Now that the film has come out the furore has only intensified, with newspaper opinion pages and radio talk-shows inviting lengthy comment on the subject. Intriguingly, we are not dealing with some cardboard cut-out depiction of Arab terrorists as a convenient plot device. What makes the debate so compelling is that The Siege actually addresses the issue of anti-Arab prejudice full on, and claims to be a stark warning against the dangers of blanket discrimination.

"The single and simple conclusion The Siege draws is that it is impossible to generalise about Arab Americans, that the distinction between them and terrorists must be understood before we, as a nation, can grapple with our fear of the 'other'," Mr Zwick wrote in a robust response to his critics last week.

So is the film really anti-Arab, or is it in fact an antidote to all those crass depictions we have seen over the years - those Libyan bombers in Back To The Future, or the fundamentalist fanatics who set off a nuclear bomb in the Florida Keys at the end of the Schwarzenegger vehicle True Lies?

The Siege is nothing if not ambitious in scope. What it aims to portray is a kind of collective lunacy in which the US government becomes so unnerved by a spate of terrorist attacks that it chooses to suspend normal democratic rights and impose martial law on its own territory.

An increasingly bloody trail of suicide bombings by Islamic fundamentalists in New York City leads the army to seal off Brooklyn, set up giant outdoor prison camps for young Arab-American males, conduct house-to-house searches and indulge in a little gratuitous destruction, torture and murder.

Then, just when fascist dystopia beckons, the country returns to its senses. The good guys from the FBI, led by an improbably heroic Denzel Washington, wipe out the last of the terrorists just in time to blow the whistle on the mad-dog military commander (Bruce Willis) grown dizzy on his own power. The Arab internees are released from prison, and America is once again declared the land of the free.
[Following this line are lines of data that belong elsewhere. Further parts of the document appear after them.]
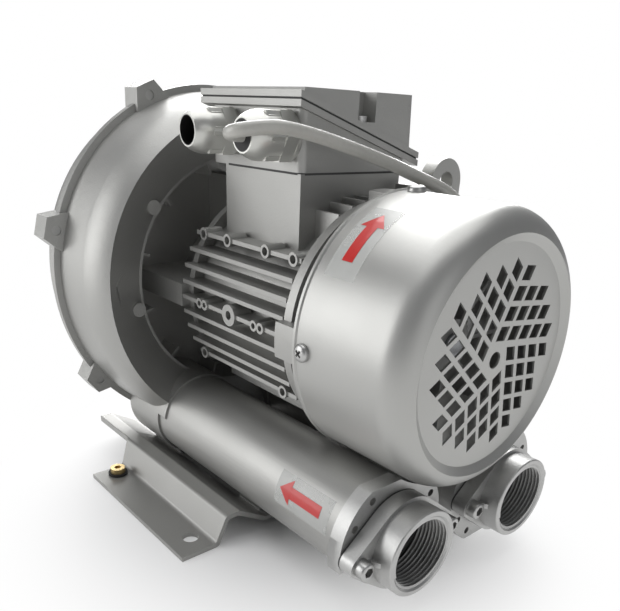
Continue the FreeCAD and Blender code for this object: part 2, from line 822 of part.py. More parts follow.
def impeller():
    """Disc with a crown of vanes that sweeps the side channel on both sides."""
    body = new_body("impeller", AXIS)
    profile = outline(new_sketch(body, "impeller_disc", "XY_Plane"), [
        (f"{JOINT} - {{impeller_hub_back}}", "{shaft_impeller_radius} + {seat_clearance}"),
        (f"{JOINT} + {{impeller_disc}} / 2", "{shaft_impeller_radius} + {seat_clearance}"),
        (f"{JOINT} + {{impeller_disc}} / 2", "{impeller_root}"),
        (f"{JOINT} + {{impeller_web}} / 2", "{impeller_root} + 3"),
        (f"{JOINT} + {{impeller_web}} / 2", "{impeller_radius}"),
        (f"{JOINT} - {{impeller_web}} / 2", "{impeller_radius}"),
        (f"{JOINT} - {{impeller_web}} / 2", "{impeller_root} + 3"),
        (f"{JOINT} - {{impeller_disc}} / 2", "{impeller_root}"),
        (f"{JOINT} - {{impeller_disc}} / 2", "{impeller_hub}"),
        (f"{JOINT} - {{impeller_hub_back}}", "{impeller_hub}"),
    ])
    turned(body, profile)
    vane = outline(new_sketch(body, "vane", "XY_Plane"), [
        (f"{JOINT} - {{impeller_width}} / 2", "{impeller_root}"),
        (f"{JOINT} + {{impeller_width}} / 2", "{impeller_root}"),
        (f"{JOINT} + {{impeller_width}} / 2", "{impeller_radius} - {vane_round}"),
        (f"{JOINT} + {{impeller_width}} / 2 - {{vane_round}}", "{impeller_radius}",
         "{vane_round}", -1),
        (f"{JOINT} - {{impeller_width}} / 2 + {{vane_round}}", "{impeller_radius}"),
        (f"{JOINT} - {{impeller_width}} / 2", "{impeller_radius} - {vane_round}",
         "{vane_round}", -1),
    ])
    blade = pad(body, vane, "{vane_thickness}", middle=True)
    crown = body.newObject("PartDesign::PolarPattern", "vane_crown")
    crown.Originals = [blade]
    crown.Axis = (vane, ["H_Axis"])
    crown.Angle = 360
    bind(crown, Occurrences="{vane_count}")
    body.Tip = crown
    doc.recompute()
    keyway = outline(new_sketch(body, "hub_keyway", "YZ_Plane", JOINT),
                     box_points("-{key_width} / 2 - {seat_clearance}", "0",
                                "{key_width} / 2 + {seat_clearance}",
                                "{shaft_impeller_radius} + {key_height} - {key_depth} + {seat_clearance}"))
    pocket(body, keyway)
    return node(body, "impeller")


def motor_shaft():
    """Stepped shaft from the impeller's stud to the cooling fan."""
    body = new_body("motor_shaft", AXIS)
    stud_end = f"{JOINT} - {{impeller_hub_back}} + 0.5 - {{shaft_stud_length}}"
    core = "{joint_x} + {frame_start} + {core_start}"
    rear = f"{FRAME_FRONT} - {{rear_bearing_width}} / 2"
    fan_end = f"{COWL_BACK} + {{fan_gap}} + {{fan_hub_length}} + 2"
    profile = outline(new_sketch(body, "shaft_outline", "XY_Plane"), [
        (stud_end, "0"),
        (stud_end, "{shaft_stud_radius}"),
        (f"{JOINT} - {{impeller_hub_back}} + 0.5", "{shaft_stud_radius}"),
        (f"{JOINT} - {{impeller_hub_back}} + 0.5", "{shaft_impeller_radius}"),
        (f"{JOINT} + {{impeller_disc}} / 2", "{shaft_impeller_radius}"),
        (f"{JOINT} + {{impeller_disc}} / 2", "{shaft_front_radius}"),
        (f"{JOINT} + {{hub_front}}", "{shaft_front_radius}"),
        (f"{JOINT} + {{hub_front}}", "{shaft_body_radius}"),
        (f"{core} + {{core_length}} + 8", "{shaft_body_radius}"),
        (rear, "{shaft_rear_radius} + 2"),
        (rear, "{shaft_rear_radius}"),
        (f"{rear} + {{rear_bearing_width}} + 1", "{shaft_rear_radius}"),
        (f"{rear} + {{rear_bearing_width}} + 1", "{shaft_fan_radius}"),
        (fan_end, "{shaft_fan_radius}"),
        (fan_end, "0"),
    ])
    turned(body, profile)
    keyway = outline(new_sketch(body, "shaft_keyway", "YZ_Plane", f"{JOINT} - {{key_length}} / 2"),
                     box_points("-{key_width} / 2 - {seat_clearance}",
                                "{shaft_impeller_radius} - {key_depth} - {seat_clearance}",
                                "{key_width} / 2 + {seat_clearance}",
                                "{shaft_impeller_radius} + 1"))
    pocket(body, keyway, "{key_length} - 1", back=True)
    return node(body, "motor_shaft")


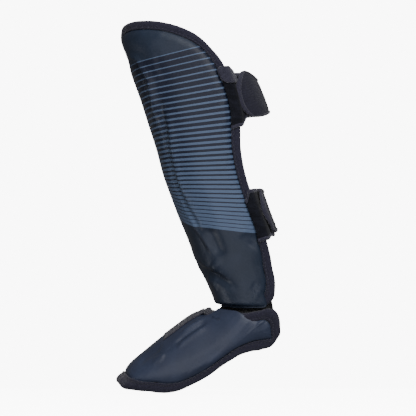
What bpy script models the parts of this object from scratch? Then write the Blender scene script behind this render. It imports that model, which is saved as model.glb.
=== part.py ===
"""Muay thai shin guard: a padded shin shell, a padded instep shell, their bound edges and the straps.

Metres, +Z up, the shin and the toe face -Y and the calf is at +Y. The guard keeps the leaning pose that it
has on a leg. The origin is where the shin rests on the pad's inner face. Left and right are mirrored,
apart from the closed ends of the two calf straps, which lie on the +X side.

Each pad is one U-shaped surface. A point of it is named by its travel, the way round the U from the ridge,
and its along, the way down the shin or out to the toe. The outline, the padding and the folds are all read
in those two lengths.
"""

from collections import namedtuple

import bmesh
import bpy
import numpy as np

# Driving sizes of the shin pad
SHIN_LENGTH = 0.3232
SHIN_LEAN = 0.1075
SHIN_DEPTH = 0.110
SHIN_WIDTH = 0.142
SHIN_PADDING = 0.024
SHIN_SIDE_PADDING = 0.016

# Driving sizes of the instep pad
INSTEP_LENGTH = 0.1856
INSTEP_DROP = 0.0815
INSTEP_DEPTH = 0.050
INSTEP_WIDTH = 0.104
INSTEP_PADDING = 0.015
INSTEP_SIDE_PADDING = 0.011

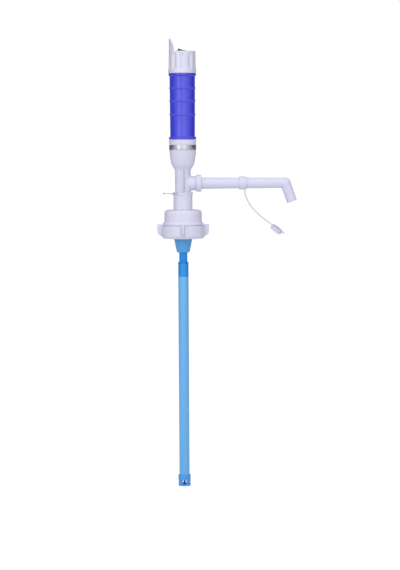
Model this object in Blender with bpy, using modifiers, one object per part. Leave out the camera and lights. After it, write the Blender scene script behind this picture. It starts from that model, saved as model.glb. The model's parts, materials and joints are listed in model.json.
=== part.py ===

What drags the film down is its own over-reaching preposterousness. The declaration of martial law is utterly implausible to start with, so when the film attempts to explain why this is such a bad idea it merely cancels out its own central premise. The Arab terrorists are relegated to little more than a sideshow and, beyond some cack-handed attempts to explain Middle Eastern politics and the motivation of the suicide bombers, scarcely appear to be real people at all. This is where the objections of the Arab American groups are strongest. "The Siege portrays Arabs and Muslims as a homogeneous, threatening mass who are repeatedly referred to as 'these people'," the Anti-Discrimination Committee complained. "Even when 'these people' are incarcerated behind barbed wire, they do not elicit any sympathy, because they all look alike and different from the rest of 'us'."

Only one Arab American character, Denzel Washington's FBI sidekick, is presented in a positive light, but his part in the film smacks of tokenism. The other Arabs - including a sweet-mannered professor who turns out to be the most fanatical terrorist of all - do nothing to dispel the prejudice that, ultimately, Arab equals Muslim equals fundamentalist equals gun- toting raghead.

Arab Americans can no doubt take comfort from the fact that The Siege has been panned by the critics and is performing poorly at the box office. What continues to worry them, though, is that the film purports to be a liberal response to such traumatic events as the attack on the US marine base in Dhahran in June 1996, or this summer's embassy bombings in Nairobi and Dar-es-Salaam. Liberal, in this case, seems to be a synonym for wrong- headed and ignorant.

"Anyone who knows anything about Middle Eastern politics will find the whole thing laughable," said the Anti-Discrimination Committee's spokesman Hussein Ibish. "But the film wraps itself in a news media-style legitimacy, giving people the impression that this is a nuanced analysis of a complex issue." In other words, in the wake of the questionable US anti-terrorist raids on Sudan and Afghanistan this summer, one has to wonder if The Siege is not just a bad movie, but a reflection of bad, misinformed politics too.